Short problem:
Reproduce the material that follows, please, but only from its first line to the line containing "front faces -Y.", inclusive.

Dataset excerpt:
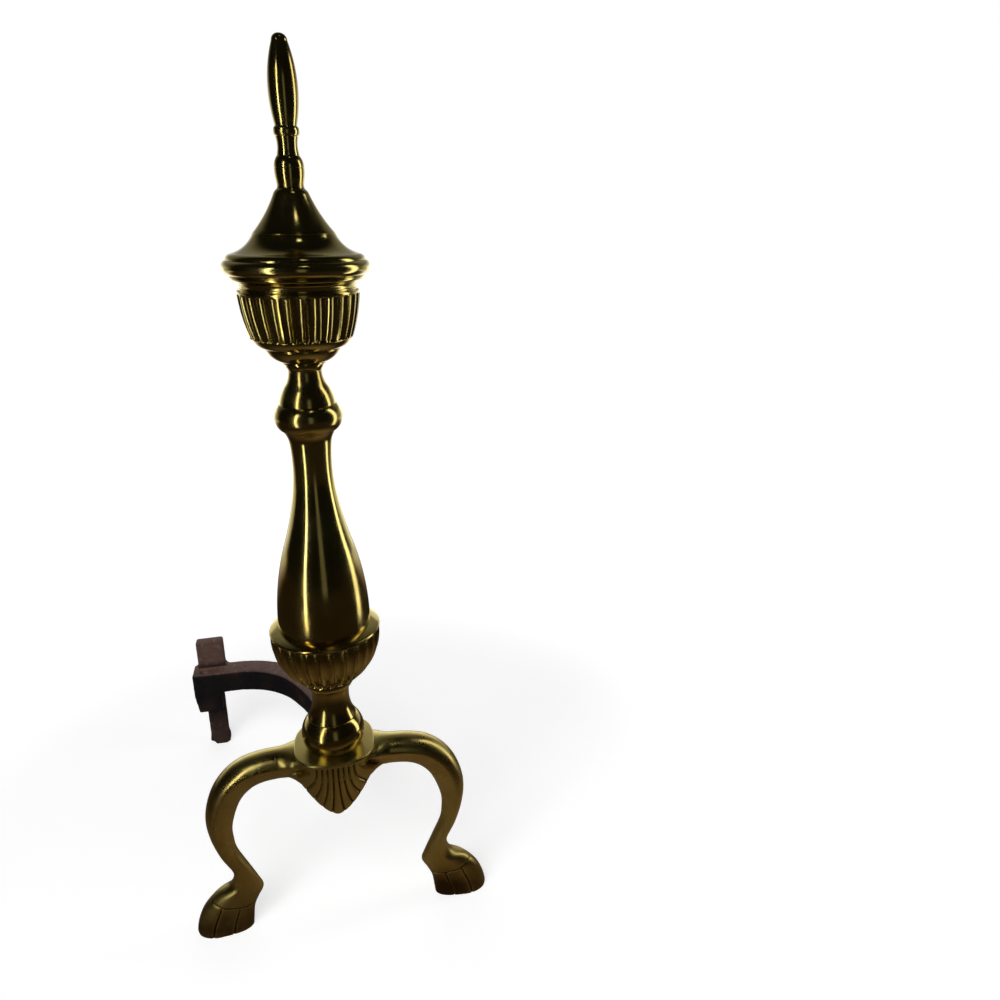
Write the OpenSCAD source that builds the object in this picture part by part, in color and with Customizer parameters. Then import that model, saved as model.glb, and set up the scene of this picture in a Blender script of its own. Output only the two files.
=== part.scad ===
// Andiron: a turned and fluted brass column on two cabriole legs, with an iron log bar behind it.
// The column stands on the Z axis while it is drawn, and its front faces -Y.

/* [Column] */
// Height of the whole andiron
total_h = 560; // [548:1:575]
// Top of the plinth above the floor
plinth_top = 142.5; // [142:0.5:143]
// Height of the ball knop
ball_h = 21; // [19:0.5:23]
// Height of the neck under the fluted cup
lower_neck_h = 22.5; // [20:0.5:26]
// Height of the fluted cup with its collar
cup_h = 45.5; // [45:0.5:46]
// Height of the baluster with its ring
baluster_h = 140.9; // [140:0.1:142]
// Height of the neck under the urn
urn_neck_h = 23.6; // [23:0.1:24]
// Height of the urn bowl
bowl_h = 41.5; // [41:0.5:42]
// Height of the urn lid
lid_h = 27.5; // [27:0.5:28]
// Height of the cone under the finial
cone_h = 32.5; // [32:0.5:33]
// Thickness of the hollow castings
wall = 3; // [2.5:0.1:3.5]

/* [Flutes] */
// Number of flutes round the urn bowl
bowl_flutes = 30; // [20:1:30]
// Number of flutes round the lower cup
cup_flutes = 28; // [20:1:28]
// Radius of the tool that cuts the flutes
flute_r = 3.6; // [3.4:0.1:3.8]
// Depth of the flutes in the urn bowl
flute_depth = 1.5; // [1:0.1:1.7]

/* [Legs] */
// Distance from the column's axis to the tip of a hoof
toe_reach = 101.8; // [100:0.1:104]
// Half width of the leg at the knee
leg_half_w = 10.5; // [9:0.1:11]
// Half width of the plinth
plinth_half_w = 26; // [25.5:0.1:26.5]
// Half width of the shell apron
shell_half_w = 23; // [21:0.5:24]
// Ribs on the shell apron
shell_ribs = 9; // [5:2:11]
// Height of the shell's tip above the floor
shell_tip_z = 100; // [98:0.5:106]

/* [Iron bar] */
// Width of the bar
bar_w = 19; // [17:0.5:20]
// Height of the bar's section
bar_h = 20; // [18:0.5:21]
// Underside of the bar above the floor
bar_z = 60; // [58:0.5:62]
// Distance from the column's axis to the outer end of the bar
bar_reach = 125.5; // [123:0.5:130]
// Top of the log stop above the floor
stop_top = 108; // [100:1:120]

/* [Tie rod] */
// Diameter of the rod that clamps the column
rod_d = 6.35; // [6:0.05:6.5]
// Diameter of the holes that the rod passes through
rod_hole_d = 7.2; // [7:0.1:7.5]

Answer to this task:
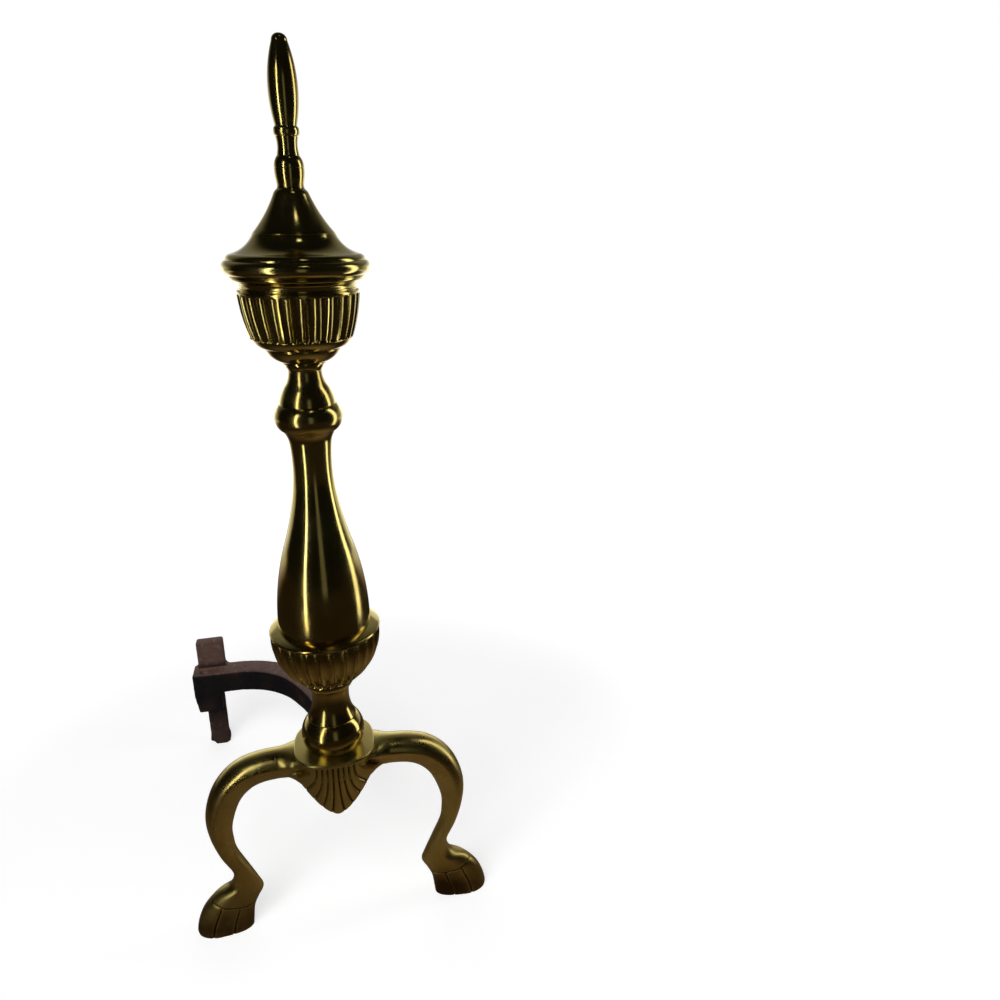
Write the OpenSCAD source that builds the object in this picture part by part, in color and with Customizer parameters. Then import that model, saved as model.glb, and set up the scene of this picture in a Blender script of its own. Output only the two files.
=== part.scad ===
// Andiron: a turned and fluted brass column on two cabriole legs, with an iron log bar behind it.
// The column stands on the Z axis while it is drawn, and its front faces -Y.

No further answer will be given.